+++ INFORMATION SUPPLIED

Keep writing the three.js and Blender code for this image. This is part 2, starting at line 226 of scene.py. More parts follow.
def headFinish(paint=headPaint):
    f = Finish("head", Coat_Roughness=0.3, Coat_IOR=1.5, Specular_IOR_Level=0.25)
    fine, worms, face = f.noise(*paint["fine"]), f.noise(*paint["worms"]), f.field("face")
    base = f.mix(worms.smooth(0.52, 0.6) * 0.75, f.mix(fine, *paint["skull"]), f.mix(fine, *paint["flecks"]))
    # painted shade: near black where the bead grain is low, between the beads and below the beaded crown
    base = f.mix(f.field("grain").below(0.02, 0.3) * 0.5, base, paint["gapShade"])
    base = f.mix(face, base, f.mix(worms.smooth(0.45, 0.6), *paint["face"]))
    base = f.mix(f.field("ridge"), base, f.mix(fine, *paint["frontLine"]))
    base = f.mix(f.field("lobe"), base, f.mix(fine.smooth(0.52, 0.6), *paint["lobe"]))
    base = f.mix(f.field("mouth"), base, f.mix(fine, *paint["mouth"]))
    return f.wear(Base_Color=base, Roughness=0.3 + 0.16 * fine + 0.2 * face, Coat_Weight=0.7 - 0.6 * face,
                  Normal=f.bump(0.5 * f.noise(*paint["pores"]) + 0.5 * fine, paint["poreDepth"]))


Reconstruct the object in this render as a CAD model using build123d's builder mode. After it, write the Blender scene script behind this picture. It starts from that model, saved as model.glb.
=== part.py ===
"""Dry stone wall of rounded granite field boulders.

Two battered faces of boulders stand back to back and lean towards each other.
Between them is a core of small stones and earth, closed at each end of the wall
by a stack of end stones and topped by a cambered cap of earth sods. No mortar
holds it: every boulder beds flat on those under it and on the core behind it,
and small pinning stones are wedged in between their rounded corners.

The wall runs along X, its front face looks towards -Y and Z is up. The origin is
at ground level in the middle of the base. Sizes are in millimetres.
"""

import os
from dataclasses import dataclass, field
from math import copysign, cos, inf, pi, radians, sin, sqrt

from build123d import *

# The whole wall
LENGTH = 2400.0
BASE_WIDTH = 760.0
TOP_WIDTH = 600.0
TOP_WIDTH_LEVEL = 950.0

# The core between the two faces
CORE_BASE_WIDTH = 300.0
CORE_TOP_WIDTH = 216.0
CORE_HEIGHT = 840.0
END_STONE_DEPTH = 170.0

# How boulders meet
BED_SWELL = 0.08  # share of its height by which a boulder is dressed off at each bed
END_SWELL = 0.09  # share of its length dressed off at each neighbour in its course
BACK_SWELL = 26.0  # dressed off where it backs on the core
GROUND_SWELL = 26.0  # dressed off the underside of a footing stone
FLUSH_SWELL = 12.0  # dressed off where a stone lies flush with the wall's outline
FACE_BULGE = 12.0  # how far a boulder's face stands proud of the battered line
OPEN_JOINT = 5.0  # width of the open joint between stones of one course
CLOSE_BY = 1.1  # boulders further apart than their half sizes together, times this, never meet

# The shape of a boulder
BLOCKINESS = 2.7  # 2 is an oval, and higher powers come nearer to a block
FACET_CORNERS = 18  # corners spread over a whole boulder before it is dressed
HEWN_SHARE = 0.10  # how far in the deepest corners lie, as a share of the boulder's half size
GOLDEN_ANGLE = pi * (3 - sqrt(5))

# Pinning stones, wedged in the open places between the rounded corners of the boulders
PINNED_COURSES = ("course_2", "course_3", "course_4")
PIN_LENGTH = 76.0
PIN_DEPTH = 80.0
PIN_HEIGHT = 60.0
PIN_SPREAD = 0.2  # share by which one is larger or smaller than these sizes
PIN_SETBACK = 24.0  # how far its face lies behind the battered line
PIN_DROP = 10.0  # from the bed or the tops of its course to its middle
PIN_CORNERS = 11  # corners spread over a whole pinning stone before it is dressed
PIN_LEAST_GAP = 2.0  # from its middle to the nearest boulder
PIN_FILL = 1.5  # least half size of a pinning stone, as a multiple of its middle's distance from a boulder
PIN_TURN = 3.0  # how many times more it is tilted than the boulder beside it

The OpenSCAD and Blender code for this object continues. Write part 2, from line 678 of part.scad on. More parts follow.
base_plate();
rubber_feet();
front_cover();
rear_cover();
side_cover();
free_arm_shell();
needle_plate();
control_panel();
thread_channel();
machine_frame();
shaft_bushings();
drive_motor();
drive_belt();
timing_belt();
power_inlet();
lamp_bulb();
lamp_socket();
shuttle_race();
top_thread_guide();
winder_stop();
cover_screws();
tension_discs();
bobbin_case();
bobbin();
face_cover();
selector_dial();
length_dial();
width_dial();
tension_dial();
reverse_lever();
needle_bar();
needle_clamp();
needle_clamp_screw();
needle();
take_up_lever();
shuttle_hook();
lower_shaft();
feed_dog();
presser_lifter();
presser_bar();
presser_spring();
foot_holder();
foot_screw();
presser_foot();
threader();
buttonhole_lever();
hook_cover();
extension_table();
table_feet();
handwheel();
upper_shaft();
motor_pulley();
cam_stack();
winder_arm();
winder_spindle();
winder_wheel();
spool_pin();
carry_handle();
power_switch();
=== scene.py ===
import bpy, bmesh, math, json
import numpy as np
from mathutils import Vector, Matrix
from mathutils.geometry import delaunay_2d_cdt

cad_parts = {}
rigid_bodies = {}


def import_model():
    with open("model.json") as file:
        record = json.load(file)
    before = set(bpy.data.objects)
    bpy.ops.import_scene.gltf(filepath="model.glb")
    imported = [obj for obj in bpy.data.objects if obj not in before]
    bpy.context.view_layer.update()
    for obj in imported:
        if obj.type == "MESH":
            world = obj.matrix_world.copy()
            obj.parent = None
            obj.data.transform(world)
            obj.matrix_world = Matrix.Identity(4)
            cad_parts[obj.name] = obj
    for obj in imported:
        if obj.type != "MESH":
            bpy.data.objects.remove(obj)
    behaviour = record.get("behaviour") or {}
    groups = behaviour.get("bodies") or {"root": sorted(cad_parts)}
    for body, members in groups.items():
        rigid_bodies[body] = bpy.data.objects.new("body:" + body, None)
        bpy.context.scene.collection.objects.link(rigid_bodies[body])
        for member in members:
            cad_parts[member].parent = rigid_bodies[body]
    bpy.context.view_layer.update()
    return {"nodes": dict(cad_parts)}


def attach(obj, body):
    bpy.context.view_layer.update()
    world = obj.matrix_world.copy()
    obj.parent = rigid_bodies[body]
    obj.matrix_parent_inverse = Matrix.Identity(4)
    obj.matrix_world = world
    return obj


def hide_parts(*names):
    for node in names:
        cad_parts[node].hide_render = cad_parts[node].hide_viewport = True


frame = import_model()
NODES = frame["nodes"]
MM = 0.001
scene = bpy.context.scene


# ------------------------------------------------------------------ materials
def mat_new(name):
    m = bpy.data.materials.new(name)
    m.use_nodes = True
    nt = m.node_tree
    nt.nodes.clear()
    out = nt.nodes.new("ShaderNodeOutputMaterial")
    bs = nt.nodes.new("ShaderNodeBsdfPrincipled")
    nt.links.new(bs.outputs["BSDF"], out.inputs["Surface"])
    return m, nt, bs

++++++

▶ SET EXERCISE
Output the lines of the records above exactly as they appear, from the line containing "control_panel();" through the line containing "obj.matrix_world = world".

▶ RIGHT ANSWER
control_panel();
thread_channel();
machine_frame();
shaft_bushings();
drive_motor();
drive_belt();
timing_belt();
power_inlet();
lamp_bulb();
lamp_socket();
shuttle_race();
top_thread_guide();
winder_stop();
cover_screws();
tension_discs();
bobbin_case();
bobbin();
face_cover();
selector_dial();
length_dial();
width_dial();
tension_dial();
reverse_lever();
needle_bar();
needle_clamp();
needle_clamp_screw();
needle();
take_up_lever();
shuttle_hook();
lower_shaft();
feed_dog();
presser_lifter();
presser_bar();
presser_spring();
foot_holder();
foot_screw();
presser_foot();
threader();
buttonhole_lever();
hook_cover();
extension_table();
table_feet();
handwheel();
upper_shaft();
motor_pulley();
cam_stack();
winder_arm();
winder_spindle();
winder_wheel();
spool_pin();
carry_handle();
power_switch();
=== scene.py ===
import bpy, bmesh, math, json
import numpy as np
from mathutils import Vector, Matrix
from mathutils.geometry import delaunay_2d_cdt

cad_parts = {}
rigid_bodies = {}


def import_model():
    with open("model.json") as file:
        record = json.load(file)
    before = set(bpy.data.objects)
    bpy.ops.import_scene.gltf(filepath="model.glb")
    imported = [obj for obj in bpy.data.objects if obj not in before]
    bpy.context.view_layer.update()
    for obj in imported:
        if obj.type == "MESH":
            world = obj.matrix_world.copy()
            obj.parent = None
            obj.data.transform(world)
            obj.matrix_world = Matrix.Identity(4)
            cad_parts[obj.name] = obj
    for obj in imported:
        if obj.type != "MESH":
            bpy.data.objects.remove(obj)
    behaviour = record.get("behaviour") or {}
    groups = behaviour.get("bodies") or {"root": sorted(cad_parts)}
    for body, members in groups.items():
        rigid_bodies[body] = bpy.data.objects.new("body:" + body, None)
        bpy.context.scene.collection.objects.link(rigid_bodies[body])
        for member in members:
            cad_parts[member].parent = rigid_bodies[body]
    bpy.context.view_layer.update()
    return {"nodes": dict(cad_parts)}


def attach(obj, body):
    bpy.context.view_layer.update()
    world = obj.matrix_world.copy()
    obj.parent = rigid_bodies[body]
    obj.matrix_parent_inverse = Matrix.Identity(4)
    obj.matrix_world = world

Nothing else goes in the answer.